### Set task
Copy every record word for word.

### Data records

-- begin --

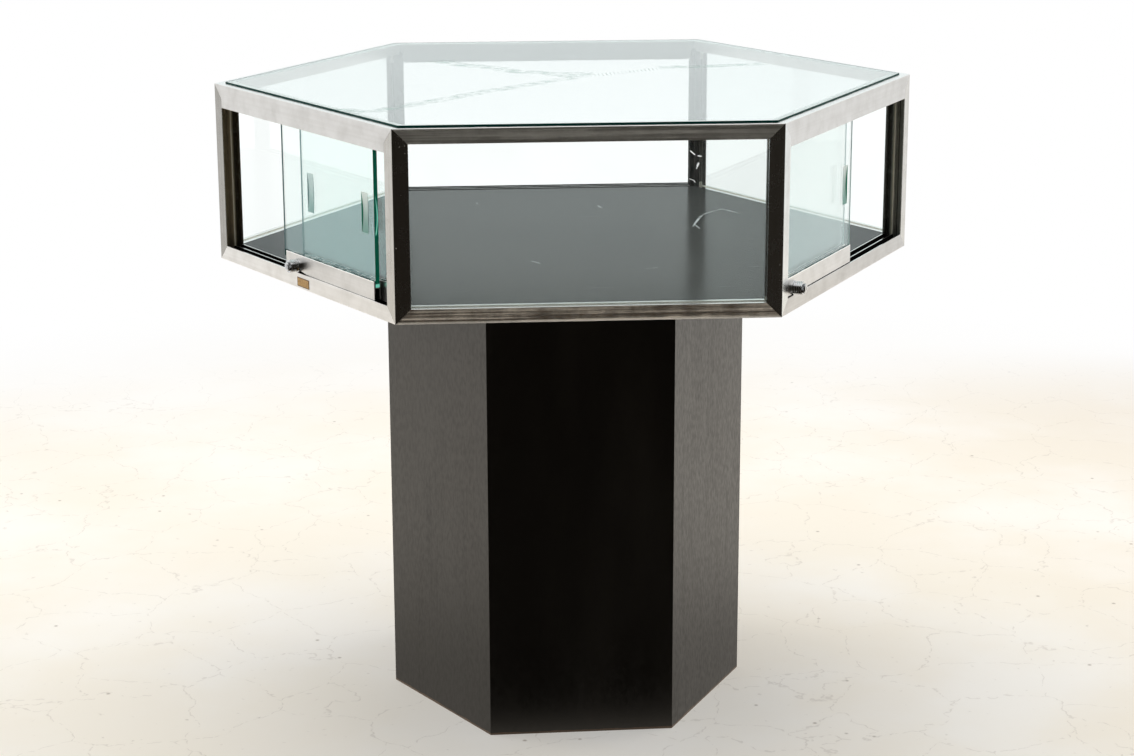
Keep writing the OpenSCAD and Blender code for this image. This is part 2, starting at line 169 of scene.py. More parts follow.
def ray_kinds(tree):
    """Two switches: 1 for what the camera sees straight or through glass, and 1 for what a
    mirroring surface sees, straight or through glass."""
    rays = put(tree, "ShaderNodeLightPath").outputs
    bounces = maths(tree, "ADD", rays["Glossy Depth"], rays["Diffuse Depth"])
    unbroken = maths(tree, "LESS_THAN", bounces, half_bounce)
    through = maths(tree, "MULTIPLY", rays["Is Transmission Ray"], unbroken)
    after_mirror = maths(tree, "MULTIPLY", rays["Is Transmission Ray"],
                         maths(tree, "GREATER_THAN", rays["Glossy Depth"], half_bounce))
    return (maths(tree, "MAXIMUM", rays["Is Camera Ray"], through),
            maths(tree, "MAXIMUM", rays["Is Glossy Ray"], after_mirror))


def background(tree, colour, strength):
    return put(tree, "ShaderNodeBackground", {"Color": colour, "Strength": strength}).outputs[0]


world = bpy.data.worlds.new("studio")
bpy.context.scene.world = world
world.use_nodes = True
tree = world.node_tree
tree.nodes.clear()
towards = parts_of(tree, put(tree, "ShaderNodeTexCoord").outputs["Generated"])
in_front = step(tree, maths(tree, "MULTIPLY", towards[1], -1.0), 0.0, 0.35)
below_lamp = step(tree, towards[2], 0.5, 0.8, 1.0, 0.0)
dark_end = maths(tree, "MULTIPLY", in_front, below_lamp)
plain_rays, mirror_rays = ray_kinds(tree)
room = background(tree, blended(tree, dark_end, room_light, front_dark), room_strength)
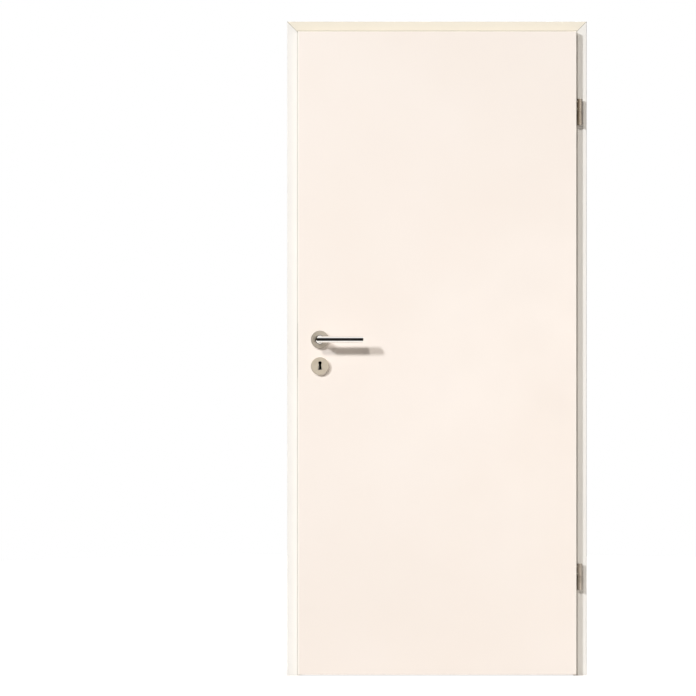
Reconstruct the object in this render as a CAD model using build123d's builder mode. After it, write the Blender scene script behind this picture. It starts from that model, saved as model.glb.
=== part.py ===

-- end --

### Expected answer
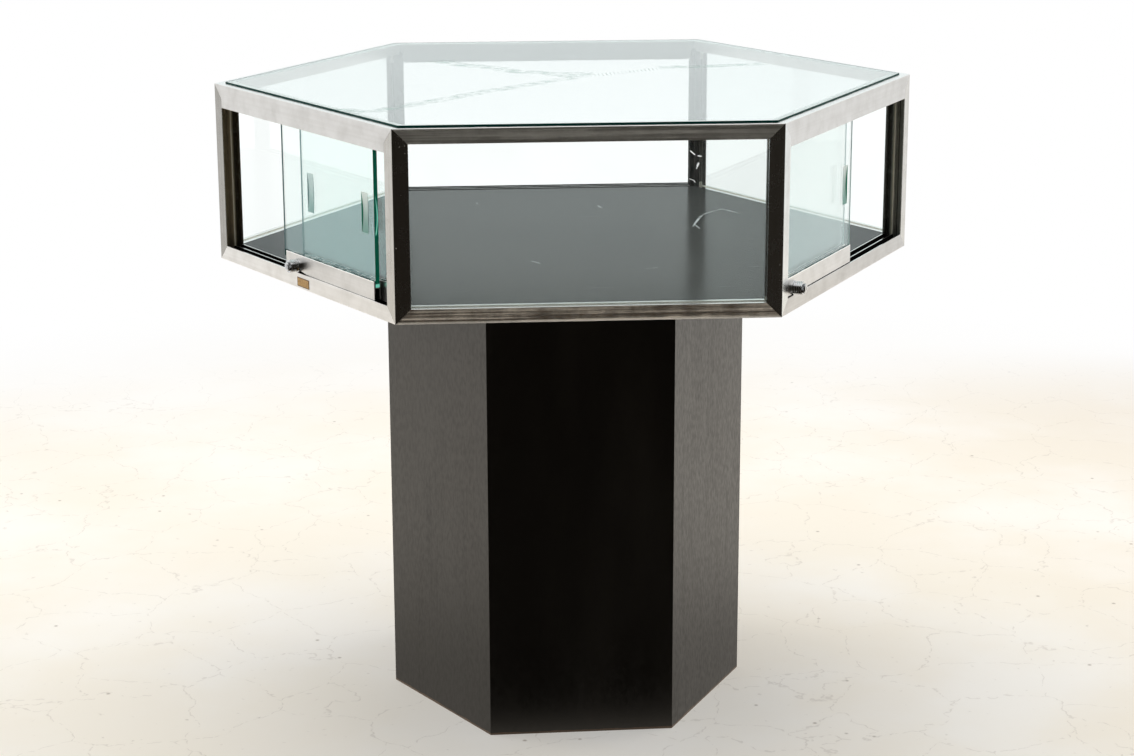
Keep writing the OpenSCAD and Blender code for this image. This is part 2, starting at line 169 of scene.py. More parts follow.
def ray_kinds(tree):
    """Two switches: 1 for what the camera sees straight or through glass, and 1 for what a
    mirroring surface sees, straight or through glass."""
    rays = put(tree, "ShaderNodeLightPath").outputs
    bounces = maths(tree, "ADD", rays["Glossy Depth"], rays["Diffuse Depth"])
    unbroken = maths(tree, "LESS_THAN", bounces, half_bounce)
    through = maths(tree, "MULTIPLY", rays["Is Transmission Ray"], unbroken)
    after_mirror = maths(tree, "MULTIPLY", rays["Is Transmission Ray"],
                         maths(tree, "GREATER_THAN", rays["Glossy Depth"], half_bounce))
    return (maths(tree, "MAXIMUM", rays["Is Camera Ray"], through),
            maths(tree, "MAXIMUM", rays["Is Glossy Ray"], after_mirror))


def background(tree, colour, strength):
    return put(tree, "ShaderNodeBackground", {"Color": colour, "Strength": strength}).outputs[0]


world = bpy.data.worlds.new("studio")
bpy.context.scene.world = world
world.use_nodes = True
tree = world.node_tree
tree.nodes.clear()
towards = parts_of(tree, put(tree, "ShaderNodeTexCoord").outputs["Generated"])
in_front = step(tree, maths(tree, "MULTIPLY", towards[1], -1.0), 0.0, 0.35)
below_lamp = step(tree, towards[2], 0.5, 0.8, 1.0, 0.0)
dark_end = maths(tree, "MULTIPLY", in_front, below_lamp)
plain_rays, mirror_rays = ray_kinds(tree)
room = background(tree, blended(tree, dark_end, room_light, front_dark), room_strength)
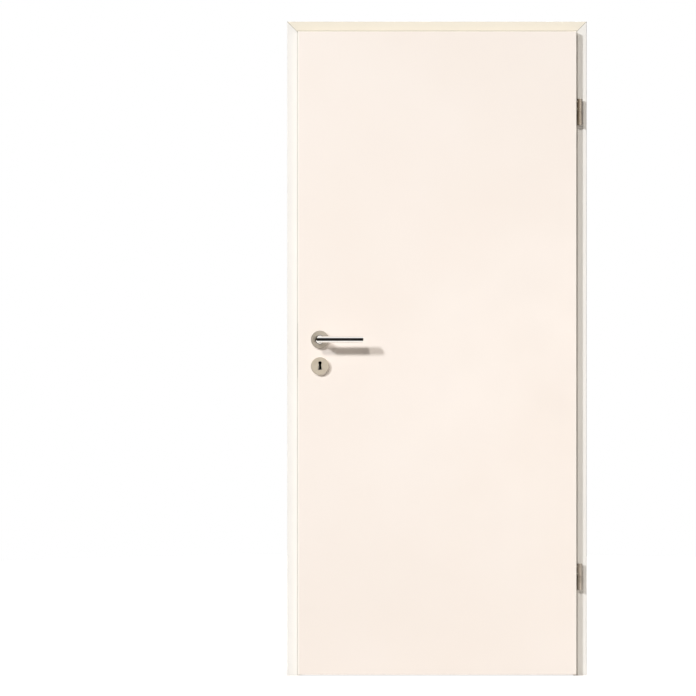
Reconstruct the object in this render as a CAD model using build123d's builder mode. After it, write the Blender scene script behind this picture. It starts from that model, saved as model.glb.
=== part.py ===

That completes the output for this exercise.